** START OF Material provided **

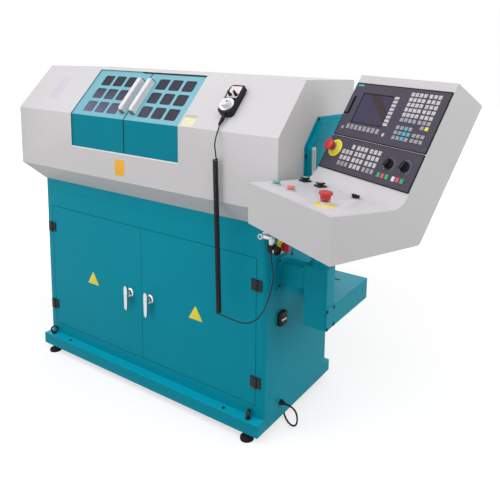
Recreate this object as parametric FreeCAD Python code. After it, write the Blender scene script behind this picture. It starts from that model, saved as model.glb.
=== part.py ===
"""CNC turning lathe: cabinet on rails, hood with sliding doors, console on a swivel arm.

Machine coordinates, millimetres: x = 0 at the cabinet's right end and negative to the left,
y = 0 at its front face and positive to the back, z up from a datum that lies FLOOR_Z below the
floor. Every shape is moved at the end so that the origin is on the floor below the middle of
the machine.
"""
import FreeCAD, Part
import math
import os

from FreeCAD import Vector, Rotation, Placement

X, Y, Z = Vector(1, 0, 0), Vector(0, 1, 0), Vector(0, 0, 1)

# ---- driving dimensions ----
FLOOR_Z = 15.0
CABINET_LENGTH = 1226.0
CABINET_DEPTH = 484.0
CABINET_TOP = 793.0
TRAY_TOP = 840.0
CORNER_R = 14.0
SHEET = 2.5

RAIL_BOTTOM, RAIL_TOP = 44.0, 94.0
RAIL_FRONT, RAIL_BACK = 41.0, 35.0       # how far each rail stands out
RAIL_INSET = 20.0                        # how far each rail reaches under the cabinet
RAIL_WALL = 4.0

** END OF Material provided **

Task to carry out:
Copy out the material word for word and line for line.

Result:
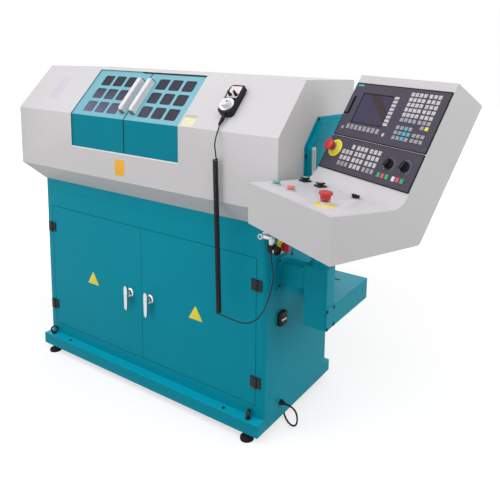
Recreate this object as parametric FreeCAD Python code. After it, write the Blender scene script behind this picture. It starts from that model, saved as model.glb.
=== part.py ===
"""CNC turning lathe: cabinet on rails, hood with sliding doors, console on a swivel arm.

Machine coordinates, millimetres: x = 0 at the cabinet's right end and negative to the left,
y = 0 at its front face and positive to the back, z up from a datum that lies FLOOR_Z below the
floor. Every shape is moved at the end so that the origin is on the floor below the middle of
the machine.
"""
import FreeCAD, Part
import math
import os

from FreeCAD import Vector, Rotation, Placement

X, Y, Z = Vector(1, 0, 0), Vector(0, 1, 0), Vector(0, 0, 1)

# ---- driving dimensions ----
FLOOR_Z = 15.0
CABINET_LENGTH = 1226.0
CABINET_DEPTH = 484.0
CABINET_TOP = 793.0
TRAY_TOP = 840.0
CORNER_R = 14.0
SHEET = 2.5

RAIL_BOTTOM, RAIL_TOP = 44.0, 94.0
RAIL_FRONT, RAIL_BACK = 41.0, 35.0       # how far each rail stands out
RAIL_INSET = 20.0                        # how far each rail reaches under the cabinet
RAIL_WALL = 4.0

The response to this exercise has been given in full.